Outside? Fried onions, flat pints, and the whiff of horse manure. Inside? Brutal. Ten minutes into one game, Irons up 1-0, and the geezer behind me's spitting fury: 'Get your arses in gear!' Spittle shower included. Plenty of grim days – Allardyce-era 0-0 slogs with Sunderland, soul-crushing Ls.
But the highs? Mohamed Diame dismantling Chelsea, Morgan Amalfitano's dagger vs Liverpool, stuffing title-chasing Spurs in 2016, Andy Carroll's hat-trick in that mad 3-3 with Arsenal. And the last Bubbles? Chills. Results faded; the memories stuck like glue.
Echoes of a Vanished Roar
Fast-forward to now. Station signs still whisper 'West Ham United Football Club' under the fresh paint – TfL clinging on, or what? Green Street hits like a bittersweet pint: Queen's Market unchanged, terraces frozen in time. But I'm stalling, dreading the main event.
Upton Gardens stares back – 842 soulless flats in brown and grey, cheekily named after Hammers legends. Where the pitch throbbed? A 'No Ball Games' sign. Subtle as a sledgehammer. Old turnstile? Now powers a generator.
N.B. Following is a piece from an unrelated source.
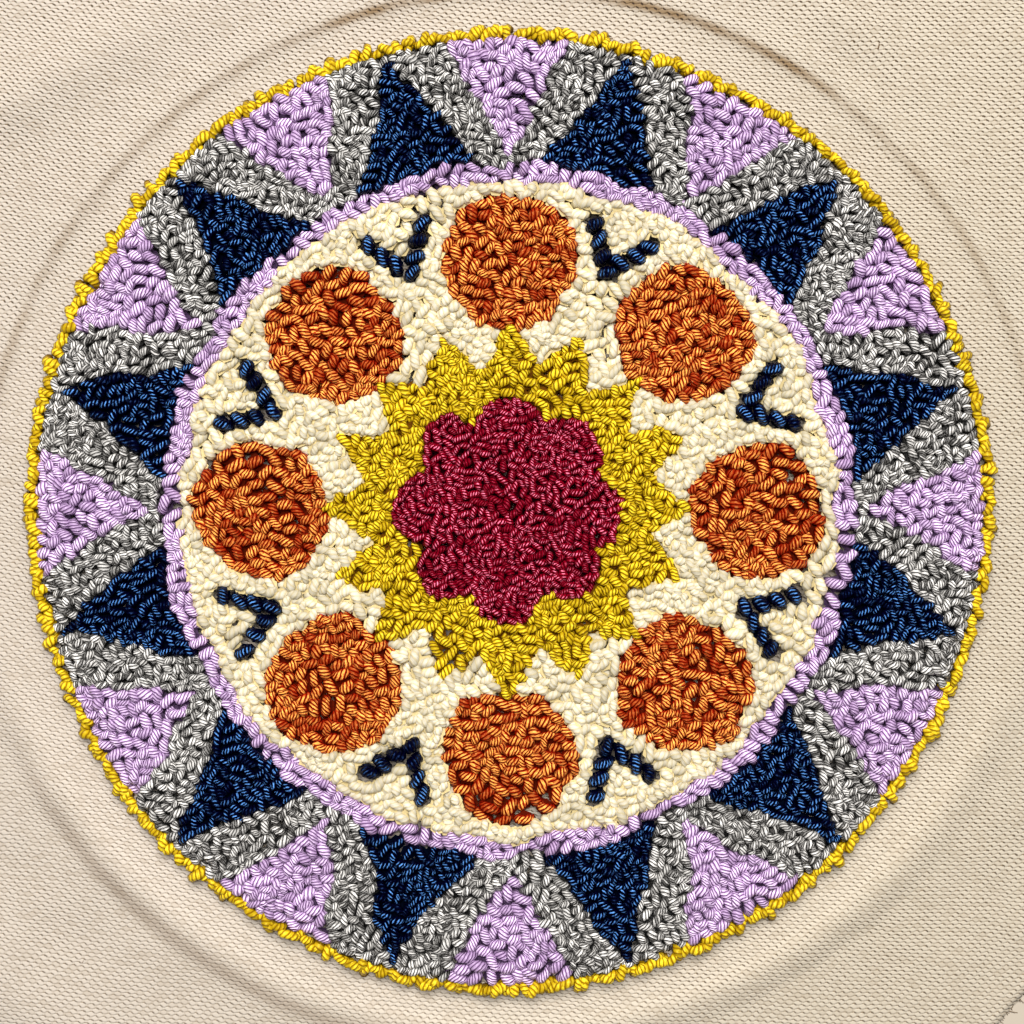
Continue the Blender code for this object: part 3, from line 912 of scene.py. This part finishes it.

Hammers Social Club? Gym hell. Even 'West Ham's Favourite Burger Bar' peddles trendy smash patties.
The silence screams. Eerie, solo pilgrimage – just me, a lone Hammer amid the ghosts. Faded badges on shops, cracking murals (that Bonds and Brooking one's a belter), but the area's shrugged it off. Hard to fathom a ground ever crammed this residential spot today.
No one's else drowning in sepia tones. Yet we're a nostalgia junkie society. As Adam Curtis nailed it in 2025: the internet's a haunted reel, replaying the past non-stop. Like hearing canned laughter from long-dead audiences – pure haunting. Walking away, Boleyn's grip tighter than ever. Thomas Wolfe said you can't go home again. Bollocks. It just breaks you proper.